Netting was the first technique I learned after loomwork. I was working at my college gym, signing people in at the entrance, and a woman told me about creating Mandala earrings. The next time she came to the gym, she brought a set of copies with her which taught the basics of netting. This was before the internet was widely accessible, remember, so we mostly learned by finding other beaders. The beads are stitched in a series of little triangles, which gives it an airy feeling. Like peyote, it can be stitched flat, around an object, or in a circular pattern. It can also be fun because you can combine multiple bead sizes, which is difficult in other stitches like loomwork and peyote. I think netting it is beautiful to look at, but I found it a little frustrating. Part of what I love about beading is the symmetry, and it’s hard to achieve that with netting – so I don’t use this stitch much at all.
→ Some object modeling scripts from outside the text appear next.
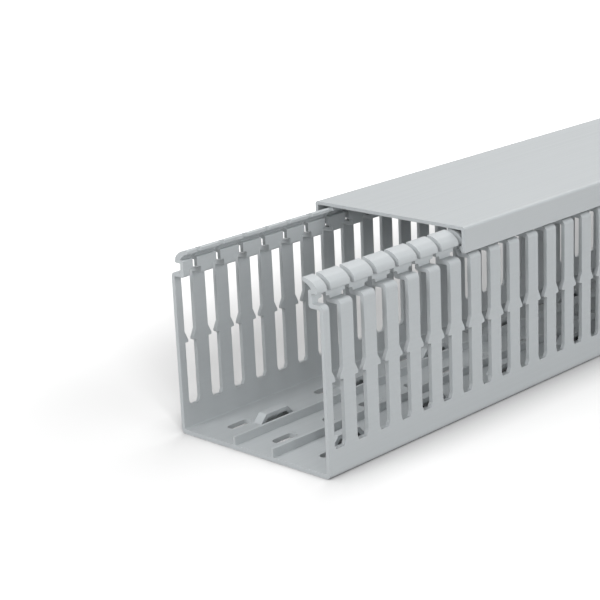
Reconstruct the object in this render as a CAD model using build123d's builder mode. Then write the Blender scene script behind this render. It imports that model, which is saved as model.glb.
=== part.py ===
"""Slotted wiring trunking: a one-piece channel with fingered walls, and its clip-on cover.

X runs along the trunking, Y across it and Z up. The origin is on the channel's
underside, halfway along it and midway between its walls. All sizes are millimetres.
"""
import os
from math import atan2, tan

from build123d import *

os.makedirs("parts", exist_ok=True)

# Channel: overall sizes and skin
length = 1000.0
width = 80.0
wall = 1.7
floor_thickness = 1.75
shoulder_height = 66.65
bottom_radius = 2.0
shoulder_radius = 2.1
inner_radius = 0.5

# Head of each wall: a groove for the cover's hook, under a lip that holds the wires in
groove_depth = 5.3
groove_height = 3.9
neck_thickness = 1.7
neck_radius = 1.2
lip_overhang = 2.8
lip_side = 1.9
lip_rise = 5.7
lip_reach = 2.7
lip_thickness = 1.5
lip_bulge = 1.0
lip_radius = 3.0
lip_edge_radius = 0.5

# Wire slots between the fingers, each narrowing to a slit between two heads
slot_pitch = 12.5
slot_width = 6.0
slot_bottom = 11.0
slot_foot_inset = 0.8
slot_foot_height = 2.0
barb_height = 37.0
barb_reach = 1.65
barb_edge = 1.0
barb_taper = 3.5
barb_radius = 0.45
slot_rise = 1.4
slot_top_radius = 0.8
slit_width = 2.2

# Two ribs along the floor
rib_spacing = 20.6
rib_thickness = 1.2
rib_height = 3.5

# Fixing holes in the floor, repeated along the channel
hole_pitch = 50.0
first_hole = 17.5
oblong_length = 12.0
oblong_width = 4.5
oblong_row_spacing = 50.0
round_hole_diameter = 5.0
round_hole_step = 25.0

# Raised bands for cable ties, pressed up from the floor between the holes
band_step = 13.5
band_length = 18.4
band_flat = 12.0
band_rise = 3.5
band_width = 4.2
band_row_spacing = 38.8

# Cover
cover_setback = 81.4
cover_inset = 0.6
cover_thickness = 1.4
cover_radius = 1.2
cover_clearance = 0.35
cover_foot_gap = 0.85
hook_clearance = 0.3
hook_gap = 1.5
hook_edge = 0.6

# Levels and half widths that follow from the sizes above
half_width = width / 2
inner_half_width = half_width - wall
shoulder_underside = shoulder_height - wall
neck_outside = half_width - groove_depth
neck_inside = neck_outside - neck_thickness
lip_bottom = shoulder_height + groove_height
lip_top = lip_bottom + lip_rise
lip_outside = neck_outside + lip_overhang
lip_tip = neck_inside - lip_reach
neck_top = lip_bottom + lip_side - neck_radius / 2
rib_top = floor_thickness + rib_height
rib_outside = rib_spacing / 2 + rib_thickness / 2
rib_inside = rib_spacing / 2 - rib_thickness / 2
cover_underside = lip_top + cover_clearance
cover_top = cover_underside + cover_thickness
cover_foot = shoulder_height + cover_foot_gap
cover_half_width = half_width - cover_inset
cover_inner_half = cover_half_width - cover_thickness
hook_top = lip_bottom - hook_clearance
hook_tip = neck_outside + hook_gap
through = width + wall

slot_count = int(length // slot_pitch)
hole_count = int((length - first_hole - round_hole_step) // hole_pitch) + 1
hole_row_middle = first_hole - length / 2 + (hole_count - 1) * hole_pitch / 2


def corner(sketch, across, up):
    """The corner of a cross-section that lies nearest to a point of it."""
    return sketch.vertices().sort_by_distance((across, up))[0]


def arc_over(start, end, bulge):
    """A point that lies off the middle of a chord, to its upper side."""
    chord = Vector(*end) - Vector(*start)
    sideways = Vector(-chord.Y, chord.X).normalized()
    if sideways.Y < 0:
        sideways = -sideways
    return (Vector(*start) + Vector(*end)) / 2 + sideways * bulge


def trapezoid(foot_level, top_level, half_foot, half_flat):
    """Side view of a raised band, or of the gap under it."""
    with BuildSketch() as outline:
        with BuildLine():
            Polyline(
                (-half_foot, foot_level),
                (half_foot, foot_level),
                (half_flat, top_level),
                (-half_flat, top_level),
                close=True,
            )
        make_face()
    return outline.sketch


# One wire slot seen from the side: foot, barbs, full width, then the slit between two heads
with BuildSketch() as slot_outline:
    half_slot = slot_width / 2
    half_slit = slit_width / 2
    half_neck = half_slot - barb_reach
    barb_shoulder = barb_height + barb_edge
    slot_top = shoulder_height + slot_rise
    with BuildLine():
        Polyline(
            (0, slot_bottom),
            (half_slot - slot_foot_inset, slot_bottom),
            (half_slot, slot_bottom + slot_foot_height),
            (half_slot, barb_height),
            (half_neck, barb_height),
            (half_neck, barb_shoulder),
            (half_slot, barb_shoulder + barb_taper),
            (half_slot, slot_top),
            (half_slit, slot_top),
            (half_slit, cover_top),
            (0, cover_top),
        )
        mirror(about=Plane.YZ)
    make_face()
    for side in (-1, 1):
        fillet(corner(slot_outline, side * half_slot, slot_top), slot_top_radius)
        fillet(corner(slot_outline, side * half_neck, barb_height), barb_radius)
        fillet(corner(slot_outline, side * half_neck, barb_shoulder), barb_radius)

# Channel with its two fingered walls
with BuildPart() as slotted_base:
    with BuildSketch(Plane.YZ) as section:
        lip_shoulder = (lip_outside, lip_bottom + lip_side)
        tip_top = (lip_tip, lip_top)
        tip_bottom = (lip_tip, lip_top - lip_thickness)
        neck_corner = (neck_outside, neck_top)
        with BuildLine():
            Polyline(
                (0, 0),
                (half_width, 0),
                (half_width, shoulder_height),
                (neck_outside, shoulder_height),
                (neck_outside, lip_bottom),
                (lip_outside, lip_bottom),
                lip_shoulder,
            )
            ThreePointArc(lip_shoulder, arc_over(lip_shoulder, tip_top, lip_bulge), tip_top)
            Line(tip_top, tip_bottom)
            ThreePointArc(
                tip_bottom, arc_over(tip_bottom, neck_corner, lip_bulge / 2), neck_corner
            )
            Polyline(
                neck_corner,
                (neck_inside, neck_top),
                (neck_inside, shoulder_underside),
                (inner_half_width, shoulder_underside),
                (inner_half_width, floor_thickness),
                (rib_outside, floor_thickness),
                (rib_outside, rib_top),
                (rib_inside, rib_top),
                (rib_inside, floor_thickness),
                (0, floor_thickness),
            )
            mirror(about=Plane.YZ)
        make_face()
        for side in (-1, 1):
            fillet(corner(section, side * half_width, 0), bottom_radius)
            fillet(corner(section, side * half_width, shoulder_height), shoulder_radius)
            fillet(corner(section, side * neck_inside, shoulder_underside), neck_radius)
            fillet(corner(section, side * inner_half_width, shoulder_underside), inner_radius)
            fillet(corner(section, side * inner_half_width, floor_thickness), inner_radius)
            fillet(corner(section, side * neck_inside, neck_top), inner_radius)
            fillet(corner(section, side * lip_outside, lip_bottom + lip_side), lip_radius)
            fillet(corner(section, side * lip_tip, lip_top), lip_edge_radius)
            fillet(corner(section, side * lip_outside, lip_bottom), lip_edge_radius)
    extrude(amount=length / 2, both=True)

    # The slots of both walls face each other, so one outline opens both
    with BuildSketch(Plane.XZ.offset(through / 2)) as slots:
        with GridLocations(slot_pitch, slot_pitch, slot_count, 1):
            add(slot_outline.sketch)
    extrude(amount=-through, clean=False, mode=Mode.SUBTRACT)

    # Fixing holes: two rows of oblong holes, and a middle row of oblong and round holes in turn
    with BuildSketch(Plane.XY.offset(floor_thickness)) as fixing_holes:
        with Locations((hole_row_middle, 0)):
            with GridLocations(hole_pitch, oblong_row_spacing / 2, hole_count, 3):
                SlotOverall(oblong_length, oblong_width)
        with Locations((hole_row_middle + round_hole_step, 0)):
            with GridLocations(hole_pitch, hole_pitch, hole_count, 1):
                Circle(round_hole_diameter / 2)
    extrude(amount=-floor_thickness, clean=False, mode=Mode.SUBTRACT)

    # Raised bands: the floor is slit along both sides of each band, which is pressed up
    band_top = floor_thickness + band_rise
    band_slope = atan2(band_rise, (band_length - band_flat) / 2)
    gap_top = band_top - floor_thickness
    gap_half_flat = band_flat / 2 - floor_thickness * tan(band_slope / 2)
    gap_half_foot = gap_half_flat + gap_top / tan(band_slope)
    band_outline = trapezoid(floor_thickness, band_top, band_length / 2, band_flat / 2)
    gap_outline = trapezoid(0, gap_top, gap_half_foot, gap_half_flat)
    band_rows = [
        Plane.XZ.offset(side * band_row_spacing / 2 - band_width / 2) for side in (-1, 1)
    ]
    for outline, mode in ((band_outline, Mode.ADD), (gap_outline, Mode.SUBTRACT)):
        with BuildSketch(*band_rows):
            with Locations((hole_row_middle + band_step, 0)):
                with GridLocations(hole_pitch, hole_pitch, hole_count, 1):
                    add(outline)
        extrude(amount=band_width, clean=False, mode=mode)
slotted_base.part.label = "slotted_base"
export_step(slotted_base.part, "parts/slotted_base.step")

# Cover, slid back along the channel: a flat top, two straight sides and a hook along each foot
with BuildPart() as cover:
    with BuildSketch(Plane.YZ.offset(cover_setback)) as cover_section:
        with BuildLine():
            Polyline(
                (0, cover_top),
                (cover_half_width, cover_top),
                (cover_half_width, cover_foot),
                (cover_inner_half, cover_foot),
                (hook_tip, hook_top - hook_edge),
                (hook_tip, hook_top),
                (cover_inner_half, hook_top),
                (cover_inner_half, cover_underside),
                (0, cover_underside),
            )
            mirror(about=Plane.YZ)
        make_face()
        for side in (-1, 1):
            fillet(corner(cover_section, side * cover_half_width, cover_top), cover_radius)
            fillet(corner(cover_section, side * cover_inner_half, cover_underside), inner_radius)
    extrude(amount=length / 2, both=True)
cover.part.label = "cover"
export_step(cover.part, "parts/cover.step")
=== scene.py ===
# %% [markdown]
# # Slotted wiring trunking
# This notebook dresses a length of slotted trunking: a grey plastic channel with fingered
# walls, and its cover slid back to show the inside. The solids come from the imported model
# at their real size, so this file only gives them their plastic, sets them on a studio
# floor, lights them and places the camera.

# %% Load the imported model
import bpy
from math import cos, radians, sin
from mathutils import Matrix, Vector


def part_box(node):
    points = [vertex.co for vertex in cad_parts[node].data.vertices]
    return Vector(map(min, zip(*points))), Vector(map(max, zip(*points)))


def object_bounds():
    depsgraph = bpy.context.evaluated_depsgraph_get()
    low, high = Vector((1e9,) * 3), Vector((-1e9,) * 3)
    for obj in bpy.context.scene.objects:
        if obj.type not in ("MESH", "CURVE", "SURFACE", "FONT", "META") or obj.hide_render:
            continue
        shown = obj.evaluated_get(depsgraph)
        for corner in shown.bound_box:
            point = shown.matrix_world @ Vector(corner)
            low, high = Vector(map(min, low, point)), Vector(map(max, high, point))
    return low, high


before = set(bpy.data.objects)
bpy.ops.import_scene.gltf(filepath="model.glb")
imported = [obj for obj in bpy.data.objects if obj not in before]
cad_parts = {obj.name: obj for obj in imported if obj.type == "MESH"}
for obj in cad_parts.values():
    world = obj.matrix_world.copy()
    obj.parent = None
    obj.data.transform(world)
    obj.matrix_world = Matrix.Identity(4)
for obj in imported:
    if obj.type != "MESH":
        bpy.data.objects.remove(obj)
cad_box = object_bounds()
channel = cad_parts["slotted_base"]
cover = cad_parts["cover"]
millimetre = 0.001
print("packed box", cad_box)

# %% [markdown]
# ## What the photograph says about its camera
# A photograph fixes seven things about its camera: which way it looks (three angles), where
# it stands (three numbers) and how narrow its view is. They could be found by trial, but the
# trunking is a good ruler: its slots repeat every 12.5 mm, so the values below come from
# fitting those slots, the floor line and the cover's edges.

# %% Fitted camera values
image_width = 600
focal_pixels = 1735.7
sensor_width = 36.0
view_azimuth = radians(-45.57)
view_elevation = radians(16.82)
view_roll = radians(-2.69)
view_distance = 662.9 * millimetre
end_left_of_axis = 17.8 * millimetre
end_below_axis = 59.4 * millimetre
print("the camera stands", round(view_distance, 3), "m from the open end, along its view")

# %% [markdown]
# ## Camera
# The camera stands off the corner of the trunking, a little above it. Its place could be
# typed in as three numbers, but they would say nothing about the picture. So the picture's
# own right and up and the way back to the camera are worked out first, and the camera is
# set off along them from the foot of the open front end, which the picture is about.

# %% Directions of the picture
channel_low, channel_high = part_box("slotted_base")
front_end = Vector((channel_low[0], 0, channel_low[2]))
toward_camera = Vector((
    sin(view_azimuth) * cos(view_elevation),
    -cos(view_azimuth) * cos(view_elevation),
    sin(view_elevation),
))
level_right = Vector((0, 0, 1)).cross(toward_camera).normalized()
level_up = toward_camera.cross(level_right)
picture_right = cos(view_roll) * level_right + sin(view_roll) * level_up
picture_up = cos(view_roll) * level_up - sin(view_roll) * level_right
print("channel from", channel_low, "to", channel_high)

# %% Place the camera
nearest_seen = 10 * millimetre
camera_place = (
    front_end
    + end_left_of_axis * picture_right
    + end_below_axis * picture_up
    + view_distance * toward_camera
)
camera_data = bpy.data.cameras.new("photo_camera")
camera_data.sensor_width = sensor_width
camera_data.lens = focal_pixels / image_width * sensor_width
camera_data.clip_start = nearest_seen
camera = bpy.data.objects.new("photo_camera", camera_data)
bpy.context.collection.objects.link(camera)
turn = Matrix((picture_right, picture_up, toward_camera)).transposed().to_4x4()
camera.matrix_world = Matrix.Translation(camera_place) @ turn
bpy.context.scene.camera = camera
print("lens", round(camera_data.lens, 1), "mm, camera at", [round(v, 3) for v in camera_place])

# %% [markdown]
# ## Small helpers for node trees
# Every finish below is a node tree. Typing each node and link in full would bury the idea
# under brackets, so four short helpers do it: one adds a node with its settings, one opens a
# node group with named sockets, one places such a group in a material, and one works out a
# sum or a product. Nothing else is hidden in them.

# %% Node helper
def add_node(tree, kind, **settings):
    """Add one node to a tree and set its properties."""
    node = tree.nodes.new(kind)
    for name, value in settings.items():
        setattr(node, name, value)
    return node


# %% Node group helpers
def open_group(name, inputs, outputs):
    """Start a shader node group: inputs are (name, kind, default), outputs (name, kind)."""
    group = bpy.data.node_groups.new(name, "ShaderNodeTree")
    for label, kind, default in inputs:
        socket = group.interface.new_socket(name=label, in_out="INPUT", socket_type=kind)
        socket.default_value = default
    for label, kind in outputs:
        group.interface.new_socket(name=label, in_out="OUTPUT", socket_type=kind)
    return group, add_node(group, "NodeGroupInput"), add_node(group, "NodeGroupOutput")


def place_group(tree, group, **values):
    """Put a node group into a material and set its inputs by name."""
    node = add_node(tree, "ShaderNodeGroup", node_tree=group)
    for name, value in values.items():
        node.inputs[name.replace("_", " ")].default_value = value
    return node


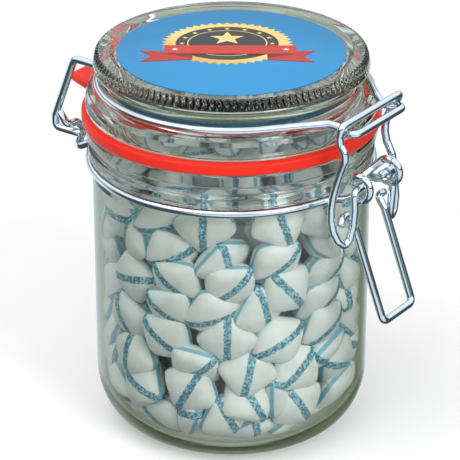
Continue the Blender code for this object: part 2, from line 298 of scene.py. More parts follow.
def steelLook():
    look = Look("brightSteel")
    at = look.place()
    drawn = look.noise(at, 420.0, 3.0)
    worn = look.noise(at, 55.0, 2.0)
    look.set(
        Base=look.mix(worn, (0.66, 0.74, 0.79), (0.80, 0.87, 0.92)),
        Metallic=1.0,
        Rough=drawn * 0.05 + worn * 0.06 + 0.05,
    )
    look.bump(drawn, 0.00001)
    return look.made


def rubberLook():
    look = Look("redRubber")
    at = look.place()
    grain = look.noise(at, 900.0, 4.0)
    patch = look.noise(at, 40.0, 2.0)
    look.set(
        Base=look.mix(patch, (0.84, 0.020, 0.008), (0.93, 0.032, 0.013)),
        Rough=grain * 0.15 + 0.38,
        Gloss=0.25,
    )
    look.bump(grain, 0.00003)
    return look.made


def paperLook(name, one, two, rough=0.45):
    look = Look(name)
    at = look.place()
    grain = look.noise(at, 700.0, 4.0)
    patch = look.noise(at, 60.0, 2.0)
    look.set(Base=look.mix(patch, one, two), Rough=grain * 0.1 + rough)
    look.bump(grain, 0.000006)
    return look.made


def goldLook():
    # a printed gold that runs from pale to deep across the badge
    look = Look("goldPrint")
    at = look.place()
    grain = look.noise(at, 700.0, 3.0)
    across = look.split(at)[0] * 30.0 + 0.5
    sweep = look.node("ShaderNodeValToRGB", {"stops": (
        (0.0, (0.64, 0.33, 0.05)),
        (0.35, (0.80, 0.50, 0.12)),
        (0.7, (0.93, 0.74, 0.28)),
        (1.0, (0.90, 0.66, 0.20)),
    )}, {0: across + grain * 0.2})
    look.set(Base=sweep, Rough=grain * 0.1 + 0.35)
    look.bump(grain, 0.000006)
    return look.made


mintColours = {
    "sugar": (0.74, 0.765, 0.745),
    "sugarShade": (0.56, 0.605, 0.58),
    "stripe": (0.008, 0.105, 0.185),
    "stripePale": (0.25, 0.53, 0.60),
    "seam": (0.075, 0.31, 0.42),
    "stripeHalf": 1.15,
    "seamHalf": 0.5,
}


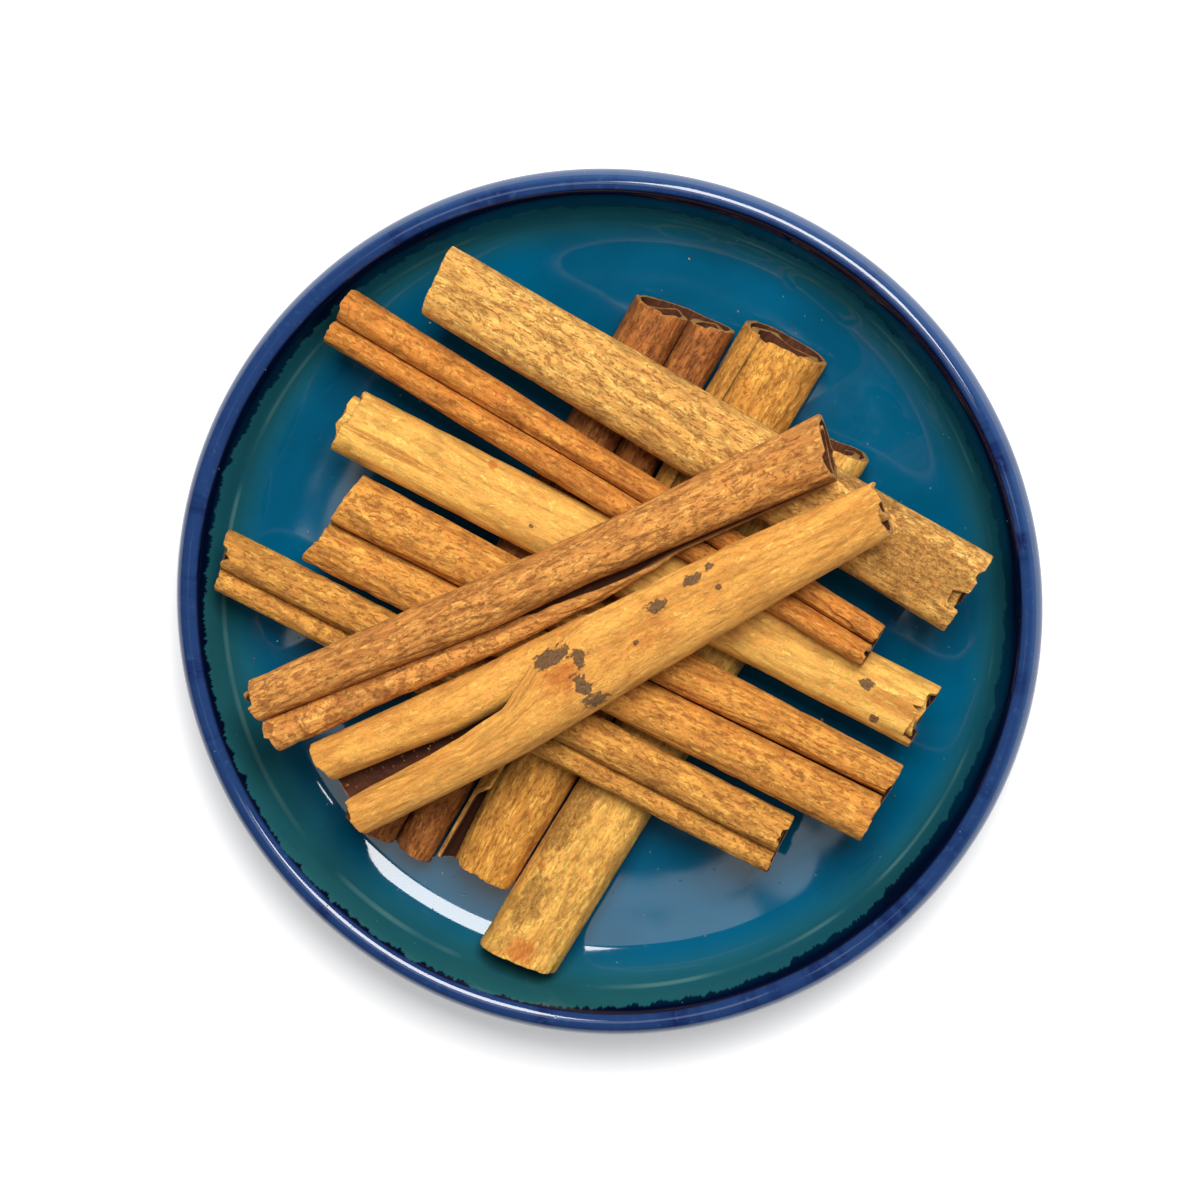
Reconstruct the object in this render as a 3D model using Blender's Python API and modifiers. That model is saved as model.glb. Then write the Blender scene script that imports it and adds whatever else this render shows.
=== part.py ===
"""A stack of ten rolled cinnamon bark sticks lying in three layers in a small glazed dish.

The dish is one turned solid. Each stick is one sheet of bark, drawn as an open ribbon whose
cross-section curls in from both edges, then thickened. Sizes are in millimetres in the
tables below and are turned into metres where the meshes are made. The origin is at the
middle of the dish's foot, +Z is up, and +Y points to the far side of the dish.
"""

import math

import bpy
from mathutils import Vector

MM = 0.001

# The dish, as radius and height along its section.
DISH_STEPS = 56
FLOOR = [(0.0, 6.0), (20.0, 6.2), (40.0, 6.7), (46.5, 7.4)]
WALL = [(49.2, 8.9), (50.5, 11.0), (51.5, 14.0), (52.6, 16.8)]
LIP = [(53.3, 17.7), (54.3, 18.0), (55.2, 17.6), (55.9, 16.3), (56.0, 15.0)]
OUTSIDE = [(55.2, 12.4), (52.5, 8.4), (46.5, 4.2), (36.5, 2.0)]
FOOT = [(35.0, 0.0), (32.0, 0.0), (31.0, 1.6), (0.0, 1.6)]

# The bark.
BARK = 0.8
PITCH = 1.25
SLOT = 0.35
DEGREES_PER_SEGMENT = 36.0
ALONG = 4

DISH_COLOUR = (0.01, 0.1, 0.16)
PALE_BARK = (0.55, 0.31, 0.11)
GOLDEN_BARK = (0.46, 0.22, 0.07)
RED_BARK = (0.36, 0.14, 0.05)


def curl(radius, half_turns):
    """A spiral as (length, degrees) arcs, each half turn tighter than the last by half a pitch."""
    arcs = []
    while half_turns > 0.01:
        part = min(1.0, half_turns)
        arcs.append((part * math.pi * radius, part * 180.0))
        radius -= PITCH / 2
        half_turns -= part
    return arcs


def double_roll(width, left_share, left_turns=2.4, right_turns=2.4, slot=SLOT):
    """Two rolls side by side, sharing one flat sheet: the arcs of the left and the right half."""
    left_size = (width - slot) * left_share
    right_size = (width - slot) * (1 - left_share)
    left = (left_size - BARK + PITCH / 2) / 2
    right = (right_size - BARK + PITCH / 2) / 2
    reach = (left + right - PITCH + BARK + slot) / 2
    return [(reach, 0.0)] + curl(left, left_turns), [(reach, 0.0)] + curl(right, right_turns)


def single_roll(width, height, flap=150.0, sprung=0.0, layers=2):
    """One flattened roll: the left half winds inward, the right half laps over it and stops.

    `sprung` is how much wider than the roll's own pitch the lapping half stands off.
    """
    inner = (height - BARK - PITCH) / 2
    outer = inner + PITCH / 2 + sprung
    flat = max(0.3, width - BARK - inner - outer)
    left = [(flat / 2, 0.0), (math.pi * inner, 180.0)]
    for layer in range(1, layers + 1):
        radius = inner - layer * PITCH / 2
        left += [(flat, 0.0), (math.pi * radius, 180.0)]
    return left, [(flat / 2, 0.0), (math.radians(flap) * outer, flap)]


def tucked_roll(roll_radius, reach, lip_radius, lip):
    """One round roll on the left, and a short lip of the same sheet curling up beside it."""
    half_lip = (math.radians(lip / 2) * lip_radius, lip / 2)
    return [(reach, 0.0)] + curl(roll_radius, 2.4), [(reach, 0.0), half_lip, half_lip]


def open_hooks(reach, left, right, turn=270.0):
    """Two hooked lobes with an open slot between them."""
    arcs = []
    for radius in (left, right):
        over = math.pi * radius
        under = math.radians(turn - 180.0) * (radius - 0.5)
        arcs.append([(reach, 0.0), (over, 180.0), (under, turn - 180.0), (0.4, 12.0)])
    return arcs[0], arcs[1]


def lapped_hooks(reach, inner, outer, over, end):
    """The right lobe carried over the left one by `over`, its edge turned down by `end` degrees."""
    left = [(reach, 0.0), (math.pi * inner, 180.0)]
    left += [(math.radians(100.0) * (inner - 0.5), 100.0), (0.6, 15.0)]
    right = [(reach, 0.0), (math.pi * outer, 180.0)]
    right += [(over, 2.0), (math.radians(end) * (outer - 0.3), end)]
    return left, right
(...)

However, there are some artists doing extraordinary work using this technique. Carol Perronoud takes her inspiration from natural objects. And Carol Wilcox Wells uses her training as a graphic design to inform her work.
After my Ph.D. but before having kids, I splurged on a trip to the Bead & Button show in Milwaukee, Wisconsin. I took a whole bunch of classes, met some of the artists whose work inspired me the most, and spent time with wonderful crafty ladies who I am still friends with today.
On a whim I took a glass bead making class, and I was completely smitten – maybe even worse than I was with seed beads all those years ago! There is something mesmerizing about working molten glass in a flame. I love the amazing colors, and learning about the different properties of the glass. For example, some colors melt faster than others, and some colors in combination result in chemical combinations and new artifacts in the bead.
It goes without saying that artists who spend many hours at the torch product extraordinary results. I am lucky that I’ve been able to buy the work of some of my favorite artists; the photos above are pieces that I wear regularly.
I hope you enjoyed learning a bit more about my passion for beads, and the nuances of designing for different materials, stitches, and travel schedules.